The required output consists solely of the lines from the one containing "placed.translate(shift)" down to the one containing "obj.matrix_world = world", both included, each quoted exactly.
— BEGIN —
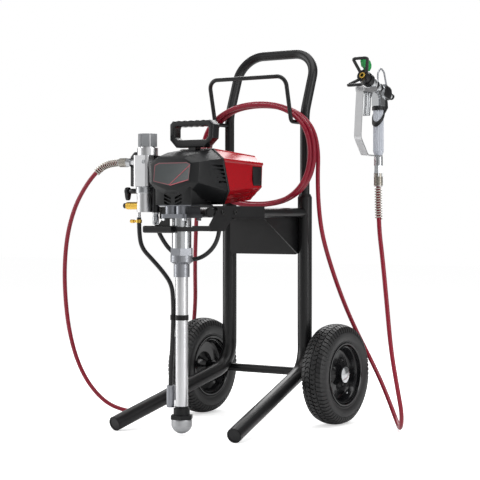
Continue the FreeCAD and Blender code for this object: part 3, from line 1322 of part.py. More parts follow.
strip_points = [
    V(GUN_X, -171.0, 868.0),
    V(GUN_X, -178.0, 806.0),
    V(GUN_X, -184.0, 742.0),
    V(GUN_X, -148.0, GRIP_BOTTOM - 1.5),
    V(GUN_X, GRIP_Y, GRIP_BOTTOM - 1.5),
]
strip_edges = bent_edges(strip_points, [60.0, 16.0, 12.0])
strip_heading = strip_edges[0].tangentAt(0)
strip_side = strip_heading.cross(X)
strip_corners = []
for sx, sn in ((-1, -1), (1, -1), (1, 1), (-1, 1)):
    strip_corners.append(strip_points[0] + X * (sx * GUARD_HALF) + strip_side * (sn * GUARD_GAUGE / 2))
strip_profile = Part.makePolygon(strip_corners + [strip_corners[0]])
strip = Part.Wire(strip_edges).makePipeShell([strip_profile], True, False)
links = []
for x0 in (-12.4, 10.0):
    link = side_plate([
        (TRIGGER_Y - 49, TRIGGER_Z + 4),
        (TRIGGER_Y - 47, TRIGGER_Z - 6),
        (TRIGGER_Y - 1, TRIGGER_Z - 6),
        (TRIGGER_Y + 17, TRIGGER_Z),
        (TRIGGER_Y + 17, TRIGGER_Z + 12),
        (TRIGGER_Y + 2, TRIGGER_Z + 8),
        (TRIGGER_Y - 25, TRIGGER_Z + 2),
    ], GUN_X + x0, GUN_X + x0 + 2.4)
    links.append(link)
strip = fuse(strip, cyl(V(GUN_X, GRIP_Y, GRIP_BOTTOM - 2.7), Z, 10.5, 2.7), links[0], links[1])
pieces["gun_guard"] = strip.cut([cyl(V(GUN_X, GRIP_Y, GRIP_BOTTOM - 5), Z, 6.0, 10.0), gun_body, handle_grip])

# Place the origin at the bottom centre of everything but the hose, and write each piece

CORD_NODES = ["hose_fittings", "hose_springs", "hose_pump_side", "hose_coil", "hose_gun_side"]
whole = FreeCAD.BoundBox()
for name, shape in pieces.items():
    if name not in CORD_NODES:
        whole.add(shape.optimalBoundingBox(False, False))
shift = V(-(whole.XMin + whole.XMax) / 2, -(whole.YMin + whole.YMax) / 2, -whole.ZMin)
print("origin shift", [round(v, 4) for v in shift])
print("size", round(whole.XLength, 1), round(whole.YLength, 1), round(whole.ZLength, 1))

os.makedirs("parts", exist_ok=True)
for name, shape in pieces.items():
    placed = shape.copy()
    placed.translate(shift)
    placed.exportStep("parts/" + name + ".step")
    volume = round(placed.Volume / 1000, 2)
    print(name, "solids", len(placed.Solids), "volume", volume, "valid", placed.isValid())
print("nodes", len(pieces))
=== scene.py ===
# %% [markdown]
# # An airless paint sprayer on its cart
# The sprayer arrives here as a finished set of solids: tubes, covers, wheels, pump and gun, each in its
# real place and size. This lesson dresses them. It gives every surface the finish of the real material,
# and replaces the few parts that a solid can't show well, such as the hose and the tyre treads.

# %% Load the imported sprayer
import json
import math

import bmesh
import bpy
from mathutils import Matrix, Vector


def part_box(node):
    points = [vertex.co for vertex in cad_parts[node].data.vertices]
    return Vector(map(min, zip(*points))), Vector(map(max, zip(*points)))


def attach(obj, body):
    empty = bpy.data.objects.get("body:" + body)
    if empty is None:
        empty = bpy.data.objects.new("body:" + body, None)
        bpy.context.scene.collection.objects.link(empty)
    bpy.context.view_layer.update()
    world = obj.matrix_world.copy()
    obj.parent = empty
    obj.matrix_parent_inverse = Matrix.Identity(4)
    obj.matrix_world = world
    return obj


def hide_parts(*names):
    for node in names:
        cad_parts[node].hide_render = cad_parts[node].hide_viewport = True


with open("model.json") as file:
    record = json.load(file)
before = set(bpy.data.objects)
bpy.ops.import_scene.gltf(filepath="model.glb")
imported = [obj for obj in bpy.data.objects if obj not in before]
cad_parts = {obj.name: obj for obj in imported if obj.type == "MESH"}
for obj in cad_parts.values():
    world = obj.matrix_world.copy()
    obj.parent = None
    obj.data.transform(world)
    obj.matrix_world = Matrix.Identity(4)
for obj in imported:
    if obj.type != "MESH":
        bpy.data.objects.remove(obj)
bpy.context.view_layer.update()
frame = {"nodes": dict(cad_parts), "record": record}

# %% [markdown]
# The sprayer's own drawing is in millimetres about the point on the floor midway between the wheels.
# Two corners of the frame tubes say where that point lies here, so that any place can be given in
# the drawing's numbers.

# %% Places in the drawing's millimetres
TUBE_RADIUS = 19.05
left_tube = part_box("frame_tube_left")
right_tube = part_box("frame_tube_right")
middle_x = (left_tube[1].x + right_tube[0].x) / 2
middle_y = left_tube[1].y - TUBE_RADIUS / 1000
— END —
» **THE OUTPUT**:
    placed.translate(shift)
    placed.exportStep("parts/" + name + ".step")
    volume = round(placed.Volume / 1000, 2)
    print(name, "solids", len(placed.Solids), "volume", volume, "valid", placed.isValid())
print("nodes", len(pieces))
=== scene.py ===
# %% [markdown]
# # An airless paint sprayer on its cart
# The sprayer arrives here as a finished set of solids: tubes, covers, wheels, pump and gun, each in its
# real place and size. This lesson dresses them. It gives every surface the finish of the real material,
# and replaces the few parts that a solid can't show well, such as the hose and the tyre treads.

# %% Load the imported sprayer
import json
import math

import bmesh
import bpy
from mathutils import Matrix, Vector


def part_box(node):
    points = [vertex.co for vertex in cad_parts[node].data.vertices]
    return Vector(map(min, zip(*points))), Vector(map(max, zip(*points)))


def attach(obj, body):
    empty = bpy.data.objects.get("body:" + body)
    if empty is None:
        empty = bpy.data.objects.new("body:" + body, None)
        bpy.context.scene.collection.objects.link(empty)
    bpy.context.view_layer.update()
    world = obj.matrix_world.copy()
    obj.parent = empty
    obj.matrix_parent_inverse = Matrix.Identity(4)
    obj.matrix_world = world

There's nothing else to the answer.